■ **EXERCISE OBJECTIVE**:
Show all lines holding the string "scene".

■ **RAW DATA**:
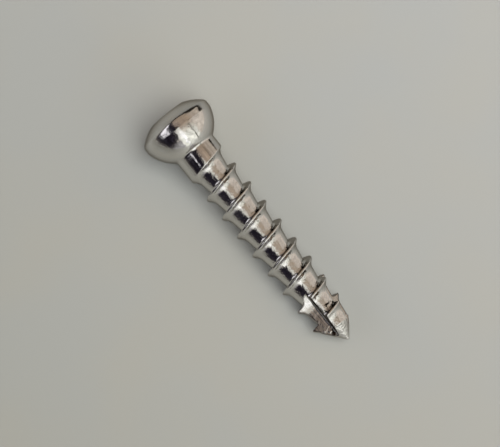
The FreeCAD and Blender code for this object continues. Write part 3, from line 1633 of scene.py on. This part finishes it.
    def with_screen(self, view: Bearing, lit: bpy.types.NodeSocket) -> bpy.types.NodeSocket:
        """The room with its dark screen, whose right edge draws back in steps.

        Args:
            view: The direction.
            lit: The room's colour without the screen.

        Returns:
            The colour's socket.
        """
        graph = view.graph
        edge = 0.0
        for first, last, back in self.screen_steps:
            edge = graph.math("MULTIPLY_ADD", graph.step(view.end, first, last), back, edge)
        past = graph.math("SUBTRACT", view.side, graph.math("ADD", edge, self.screen_edge))
        shade = graph.product(
            graph.step(past, *self.screen_rise),
            graph.step(view.side, *self.screen_left),
            graph.step(view.end, *self.screen_end),
        )
        folds = graph.step(graph.noise(view.towards, *self.fold_noise), *self.fold_rise)
        return graph.mix(shade, lit, graph.mix(folds, self.screen, self.fold))


@dataclass
class KeyLamp:
    """A soft lamp almost overhead, which lights the table and gives the screw its faint shadow.

    Attributes:
        size: Width of its disk, in metres.
        energy: Its power, in watts.
        colour: Its colour, linear.
        direction: Where it stands, seen from the screw.
        distance: How far off it is, in metres.
    """

    size: float = 0.45
    energy: float = 2.03
    colour: tuple = (0.97, 0.99, 1.0)
    direction: tuple = (0.22, 0.01, 0.975)
    distance: float = 0.55

    def build(self) -> bpy.types.Object:
        """The lamp, which no reflection shows.

        Returns:
            The lamp.
        """
        data = bpy.data.lights.new("key_lamp", "AREA")
        data.shape = "DISK"
        data.size = self.size
        data.energy = self.energy
        data.color = self.colour
        lamp = bpy.data.objects.new("key_lamp", data)
        direction = np.array(self.direction)
        lamp.location = Vector(direction * self.distance)
        lamp.rotation_mode = "QUATERNION"
        lamp.rotation_quaternion = Vector(-direction).to_track_quat("-Z", "Y")
        lamp.visible_glossy = False
        bpy.context.scene.collection.objects.link(lamp)
        return lamp


@dataclass
class Camera:
    """A long lens above the table, level with the middle of the screw.

    Attributes:
        placement: Where the screw lies.
        aim: What the camera looks at, in the drawing's millimetres.
        distance: Distance from there, in millimetres.
        focal_length: Focal length, in millimetres.
        sensor_width: Width of the sensor, in millimetres.
        clip: Nearest and furthest distance that shows, in metres.
        screw_turn: How far the screw is turned in the picture, in degrees.
        from_head: How far the camera leans towards the head, in degrees.
    """

    placement: Placement
    aim: tuple = (-0.293, 0.0, -10.41)
    distance: float = 136.4
    focal_length: float = 128.9
    sensor_width: float = 36.0
    clip: tuple = (0.005, 20.0)
    screw_turn: float = 39.0
    from_head: float = 0.5

    def build(self) -> bpy.types.Object:
        """The camera, turned so that the screw lies aslant in the picture.

        Returns:
            The camera.
        """
        data = bpy.data.cameras.new("camera")
        data.sensor_width = self.sensor_width
        data.lens = self.focal_length
        data.clip_start, data.clip_end = self.clip
        right, away, up_screw = self.placement.axes()
        lean = math.radians(self.from_head)
        back = -away * math.cos(lean) + up_screw * math.sin(lean)
        up_screw = up_screw * math.cos(lean) + away * math.sin(lean)
        turn = math.radians(self.screw_turn)
        picture_right = right * math.cos(turn) - up_screw * math.sin(turn)
        picture_up = right * math.sin(turn) + up_screw * math.cos(turn)
        target = np.array(self.placement.matrix() @ Vector(self.aim))
        place = target + back * self.distance * MILLIMETRE
        camera = bpy.data.objects.new("camera", data)
        matrix = Matrix.Identity(4)
        for column, axis in enumerate((picture_right, picture_up, back, place)):
            for row in range(3):
                matrix[row][column] = axis[row]
        camera.matrix_world = matrix
        bpy.context.scene.collection.objects.link(camera)
        bpy.context.scene.camera = camera
        return camera


def main() -> None:
    """Builds the screw, the table, the light and the camera."""
    logging.basicConfig(level=logging.INFO, format="%(name)s: %(message)s")
    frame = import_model()
    bpy.context.scene.view_settings.view_transform = "Standard"
    placement = Placement.from_record(frame["record"])
    screw = BoneScrew(placement).build()
    log.info("screw: %d faces", len(screw.data.polygons))
    log.info("table: %s", Table(placement).build().name)
    log.info("light: %s", Room(placement).build().name)
    log.info("light: %s", KeyLamp().build().name)
    log.info("camera: %s", Camera(placement).build().name)


if __name__ == "__main__":
    main()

■ **FULL SOLUTION**:
The FreeCAD and Blender code for this object continues. Write part 3, from line 1633 of scene.py on. This part finishes it.
        bpy.context.scene.collection.objects.link(lamp)
        bpy.context.scene.collection.objects.link(camera)
        bpy.context.scene.camera = camera
    bpy.context.scene.view_settings.view_transform = "Standard"